Я уже пару раз получала из школы письма с обещаниями оштрафовать меня на 200 долларов за то, что мои дети часто пропускают школу. 10 учебных дней в год – таков лимит пропусков для публичных школ в США. Если ребенок пропустил больше, его не спасут ни «пятерки» за контрольные работы, ни талант. Оставят на второй год. Болен ли у вас ребенок, настал ли конец света… Это не причина для прогула. Придется повторить учебный год заново или перейти на домашнее обучение – учить своих детей самим.

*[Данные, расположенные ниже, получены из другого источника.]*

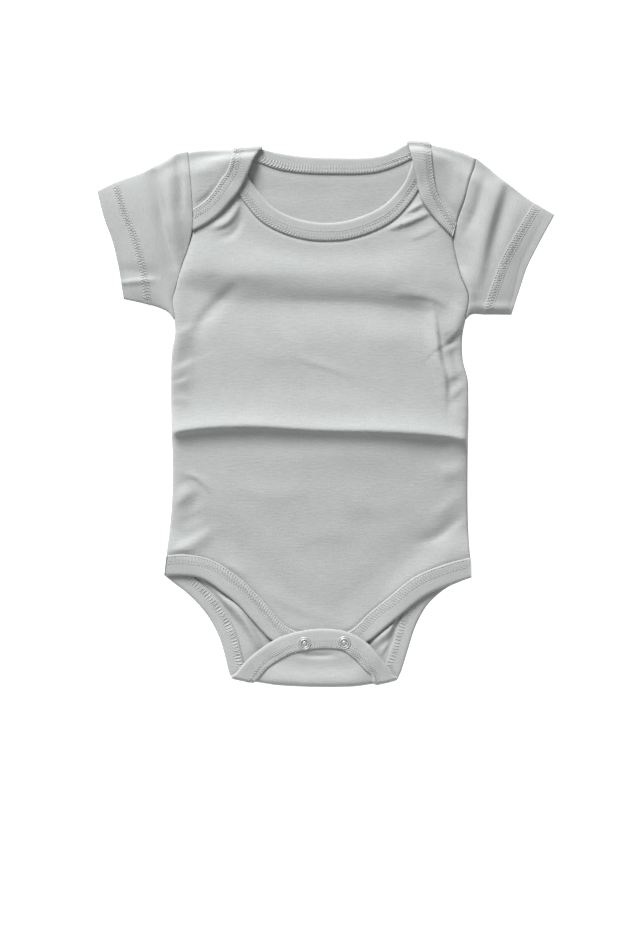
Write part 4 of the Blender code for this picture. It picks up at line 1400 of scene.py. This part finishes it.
# %% The loops on the inside, which the leg and neck openings show
h = FAR + 0.05
for side in ("right", "left"):
    leg = strip(f"back_leg_{side}")
    stitch_run(f"ladder_leg_{side}", leg, fold_back, (0.8, 5.6), h, "rung", 0.28, 2.5)
for row, ends in (("upper", (6.6, 3.6)), ("lower", (0.5, 3.4))):
    stitch_run(f"ladder_neck_{row}", strip("back_neck"), fold_back, ends, h, "slant", 0.22)
sewn = [o for o in bpy.data.objects if o.name.startswith(("needle", "cover", "ladder"))]
print("sewing:", len(sewn), "pieces,", sum(len(o.data.polygons) for o in sewn), "faces")

# %% [markdown]
# ## Hem stitches on the sleeves
# The turned hem is sewn with the same two needle rows and a zigzag between
# them. A sleeve has no strip to follow, so its stitches are placed by shares of
# the sleeve's width and by their distance from the cuff, on both layers.

# %% Hem stitches on the sleeves
HEM_COUNT = 44  # ends of stitches across a layer, from its top to the under-arm
# each kind of stitch: from and to in pitches round the hem, and in mm from the cuff
HEM_KINDS = (
    (-0.38, 0.38, HEM - 0.6, HEM - 0.6), (-0.38, 0.38, HEM - 6, HEM - 6),
    (0.0, 0.45, HEM - 0.8, HEM - 5.8), (0.9, 0.45, HEM - 0.8, HEM - 5.8),
)
ON_TOP, BELOW = 0.66, 0.12  # above the upper layer's middle, above the surface
hump = 0.14 * np.sin(math.pi * ALONG)
for side, cut in SLEEVES.items():
    t = np.linspace(0.03, 0.965, HEM_COUNT)[:, None]
    pitch = 0.935 / (HEM_COUNT - 1)
    made = []
    for up_or_down in (1, -1):
        for a, b, from_cuff, to_cuff in HEM_KINDS:
            tt = t[:-1] + pitch * (a + (b - a) * ALONG)
            ss = hem_share(cut, tt, from_cuff + (to_cuff - from_cuff) * ALONG)
            z = BELOW - hump * 0.5
            if up_or_down > 0:
                z = sleeve_height(cut, ss, tt) + ON_TOP + hump
            at = np.concatenate([sleeve_plan(cut, ss, tt), (z + 0 * tt)[..., None]], -1)
            up = np.zeros_like(at)
            up[..., 2] = up_or_down
            made.append((at, up))
    points, up = (np.concatenate(part) for part in zip(*made))
    threads(f"hem_stitches_{side}", points, up, 0.24)
    print(side, "hem:", len(points), "stitches")

# %% [markdown]
# ## Snaps
# A ring snap has an open ring whose prongs bite through the cloth, with the
# socket's dome standing in its middle, and a stud below. Lathe-turned parts
# could be made with a Screw modifier. Here the profile is carried round by a
# function, because a snap takes the slope of the tail that it is pressed into.


# %% Turned parts
def turned_piece(name, centre, off, profile, closed, steps=60):
    """A profile of (radius, height), from the axis outwards and down, carried
    round an axis, `off` mm off the tail's cloth, whose slope it takes. A closed
    profile makes a ring, an open one is shut by a small face at each end. The
    ring's flange rises and falls by 0.07 * cos(20 * angle), where it bites."""
    r, h = np.array(profile, float).T
    a = np.linspace(0, 2 * math.pi, steps, endpoint=False)[:, None]
    teeth = 0.07 * np.cos(20 * a) * ((r > 4) & (h > 0.1) & closed)
    x, y = centre[0] + r * np.cos(a), centre[1] + r * np.sin(a)
    points = np.stack([x, y, tail_height(x, y) + off + h + teeth], -1)
    i, j = np.meshgrid(np.arange(steps), np.arange(len(r) - (not closed)), indexing="ij")
    n, k = (i + 1) % steps, (j + 1) % len(r)
    quads = np.stack([i, i, n, n], -1) * len(r) + np.stack([j, k, k, j], -1)
    ends = [] if closed else [
        tuple((np.arange(steps) * len(r)).tolist()),
        tuple((np.arange(steps)[::-1] * len(r) + len(r) - 1).tolist()),
    ]
    return add_piece(name, points, quads.reshape(-1, 4), NICKEL, None, ends)


# %% The two snaps
POST_DROP = 2.9  # from the ring's seat down to the post's
# profiles in (radius, height), from the axis outwards and down
RING = [
    (2.4, -0.1), (2.45, 0.55), (2.7, 0.85), (3.0, 0.9), (3.3, 0.75), (3.5, 0.4), (3.65, 0.2),
    (3.85, 0.25), (4.1, 0.5), (4.45, 0.55), (4.75, 0.45), (4.9, 0.2), (4.9, -0.1),
]
DOME = [(0.35, 0.8), (0.9, 0.75), (1.4, 0.6), (1.75, 0.36), (1.9, -0.1)]
POST = [(0.4, 1.0), (1.6, 1.0), (1.8, 0.6), (3.6, 0.6), (3.9, 0.4), (3.9, 0.2), (3.6, 0.02)]
for side, (x, y) in SNAPS.items():
    ring = turned_piece(f"snap_ring_{side}", (x, y), FAR, RING, True)
    dome = turned_piece(f"snap_dome_{side}", (x, y), FAR, DOME, False)
    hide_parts(f"snap_cap_{side}")
    post = turned_piece(f"snap_post_{side}", (x, y), FAR - POST_DROP, POST, False)
    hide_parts(f"snap_stud_{side}")
print("snaps:", 2 * max(r for r, _ in RING), "mm across")

# %% [markdown]
# ## Floor, light and camera
# A white floor that shines a little by itself, like a light table, so that no
# shadow falls on it. One broad lamp beyond the neck rakes across the cloth and
# shows its creases, a weak one by the crotch opens the shadows, and a bright
# even sky does the rest. A lamp straight above would flatten every fold.

# %% Floor
HALF_FLOOR, FLOOR_Z = 3, -0.0006  # metres
corners = [(-1, -1), (1, -1), (1, 1), (-1, 1)]
floor_mesh = bpy.data.meshes.new("floor")
floor_mesh.from_pydata(
    [(x * HALF_FLOOR, y * HALF_FLOOR, FLOOR_Z) for x, y in corners], [], [(0, 1, 2, 3)]
)
floor = bpy.data.objects.new("floor", floor_mesh)
bpy.context.scene.collection.objects.link(floor)
PAPER, tree, shader = new_finish("paper", (0.6, 0.6, 0.6), 0.9)
shader.inputs["Emission Color"].default_value = (1, 1, 1, 1)
shader.inputs["Emission Strength"].default_value = 0.95
floor_mesh.materials.append(PAPER)

# %% Light
world = bpy.data.worlds.new("sky")
bpy.context.scene.world = world
world.use_nodes = True
sky = world.node_tree.nodes["Background"]
sky.inputs[0].default_value, sky.inputs[1].default_value = (0.99, 0.995, 1.0, 1), 0.29


def add_lamp(name, place, aim, size, power):
    """A square lamp at `place`, turned so that its -Z looks at `aim`: Z is the
    way back from the aim, X is level and at right angles to it, Y is Z x X."""
    light = bpy.data.lights.new(name, "AREA")
    light.shape, light.size, light.energy = "SQUARE", size, power
    obj = bpy.data.objects.new(name, light)
    back_z = unit(np.subtract(place, aim, dtype=float))
    side_x = unit(np.cross([0, 0, 1.0], back_z))
    turn = np.eye(4)
    turn[:3] = np.stack([side_x, np.cross(back_z, side_x), back_z, place], -1)
    obj.matrix_world = turn.T.tolist()
    bpy.context.scene.collection.objects.link(obj)
    print(name, "lamp:", power, "W")


add_lamp("window", (-1.38, 3.49, 1.89), (0, 0, 0), 1.75, 326)
add_lamp("fill", (-0.02, -0.52, 0.34), (0, -0.2, 0), 0.3, 0.58)

# %% Camera: straight down
HIGH = 1.6  # metres above the surface
TALL = 0.7076  # metres of the surface from the picture's lower edge to its upper one
SENSOR = 36  # mm
camera = bpy.data.cameras.new("camera")
camera.sensor_fit, camera.sensor_height = "VERTICAL", SENSOR
camera.lens = SENSOR * HIGH / TALL
camera_obj = bpy.data.objects.new("camera", camera)
camera_obj.location = (-0.01155, -0.0395, HIGH)
bpy.context.scene.collection.objects.link(camera_obj)
bpy.context.scene.camera = camera_obj
bpy.context.scene.view_settings.view_transform = "Standard"
print("lens:", round(camera.lens, 1), "mm")

# %% Finish
bpy.context.view_layer.update()
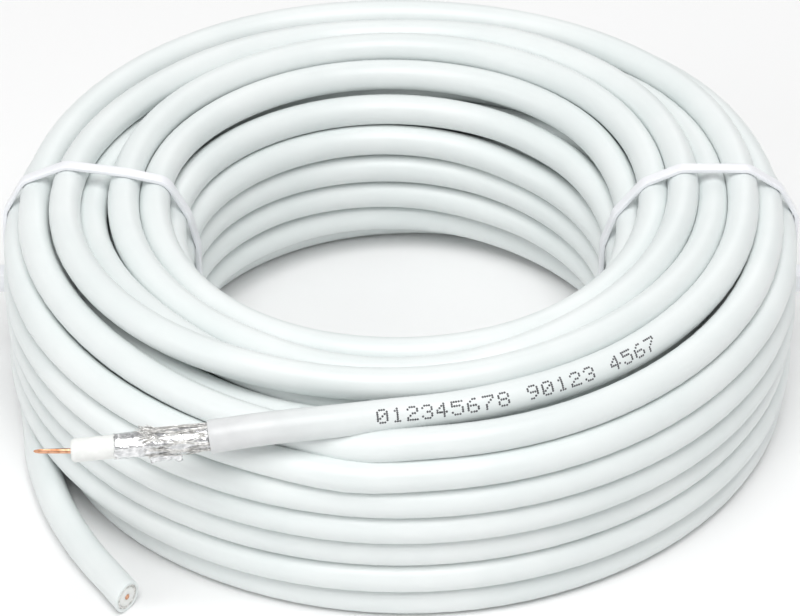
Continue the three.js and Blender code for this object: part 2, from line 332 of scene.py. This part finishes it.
# The plain end was nipped off at a slant, so its near side is longer than its far side.
cut_slant = 0.4
slant_reach = 5.2 * mm
cut_along = (cable_path[0] - cable_path[1]).normalized()
cut_side = cut_along.cross(Vector((0, 0, 1))).normalized()
for vert in jacket.verts:
    offset = vert.co - cable_path[0]
    if offset.length < slant_reach and offset.dot(cut_along) > -slant_reach:
        near = 1 - min(1.0, max(0.0, -offset.dot(cut_along) / slant_reach))
        vert.co += cut_along * offset.dot(cut_side) * cut_slant * near
jacket.to_mesh(cable_mesh)
jacket.free()
cable = bpy.data.objects.new("cable", cable_mesh)
scene.collection.objects.link(cable)


def finish_material(name, colour, roughness, metallic=0.0):
    """A node material for one finish: the material, its node tree and its main shader."""
    material = bpy.data.materials.new(name)
    material.use_nodes = True
    tree = material.node_tree
    shader = tree.nodes["Principled BSDF"]
    shader.inputs["Base Color"].default_value = (*colour, 1.0)
    shader.inputs["Roughness"].default_value = roughness
    shader.inputs["Metallic"].default_value = metallic
    return material, tree, shader


def grain(tree, scale, detail=4.0, roughness=0.5):
    """Noise in the object's own metres."""
    place = tree.nodes.new("ShaderNodeTexCoord")
    texture = tree.nodes.new("ShaderNodeTexNoise")
    texture.inputs["Scale"].default_value = scale
    texture.inputs["Detail"].default_value = detail
    texture.inputs["Roughness"].default_value = roughness
    tree.links.new(place.outputs["Object"], texture.inputs["Vector"])
    return texture.outputs["Fac"]


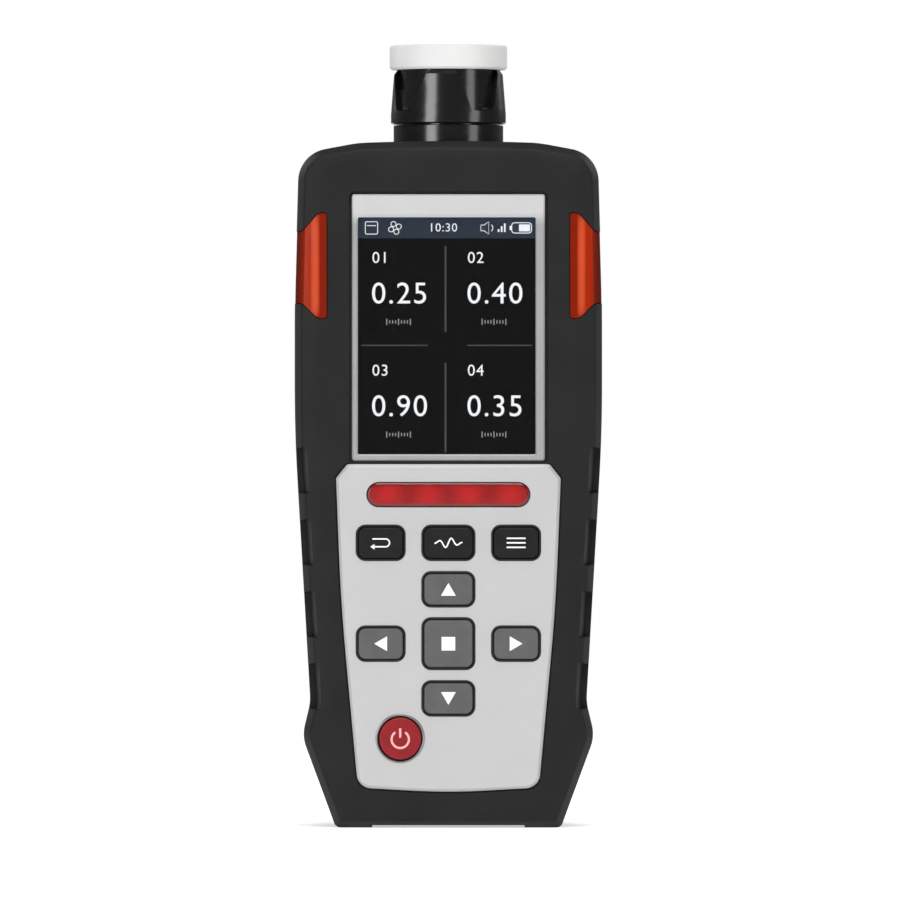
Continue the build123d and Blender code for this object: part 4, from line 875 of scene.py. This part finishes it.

Американская школа пыталась мне объяснить это несколько лет. Первые годы я звонила в дирекцию школы и говорила все как есть:
– Я решила свою младшую дочь сегодня дома оставить, она что-то бледная и подкашливает.
Молчание на другом конце провода я принимала за знак согласия, хотя это был знак полного непонимания.
С помощью разных мер – бумаг с гербовой печатью, угрозы штрафов и вежливых разговоров – меня учили дисциплине: ходить в школу каждый день, несмотря на больные зубы, тяжесть в животе, бледность и отличную успеваемость.
Люди из других стран это не сразу понимают. В одной американской семье жила старшеклассница из Словакии, приехавшая по школьному обмену. За год у нее не было ни одного пропуска. В семье, которая ее принимала, и у других детей были такие же показатели. Но девочка к этому относилась трагически, и нам, как «своим», жаловалась, что «даже на понос ей дали всего два часа, а потом, отпоив крепким чаем, отвезли в школу».
Теперь-то я знаю один диагноз, который вполне уважителен. Американские детские заведения боятся… рвоты. Помню, как я удивлялась, увидев, что место в школе, где ребенка вырвало, объявили чуть ли не радиоактивным. Тут же по рации вызвали уборщика в перчатках по локоть и в маске, который сначала замыл «мини-Чернобыль», потом его продезинфицировал.
Рвота считается рассадником бактерий и уважительной причиной пропустить урок. Так что нас в прошлом году «тошнило» пару раз в третьей четверти, когда навалилась февральская усталость и надо было дать детям отдохнуть.
Десять лет назад, в России, учитель физкультуры моей старшей дочери Максим Евгеньевич сказал мне, регулярно приносящей освобождения для Сони от врача, бессмертную фразу:
– Детям сочувствовать.
Оказалось, в американских школах думают не так.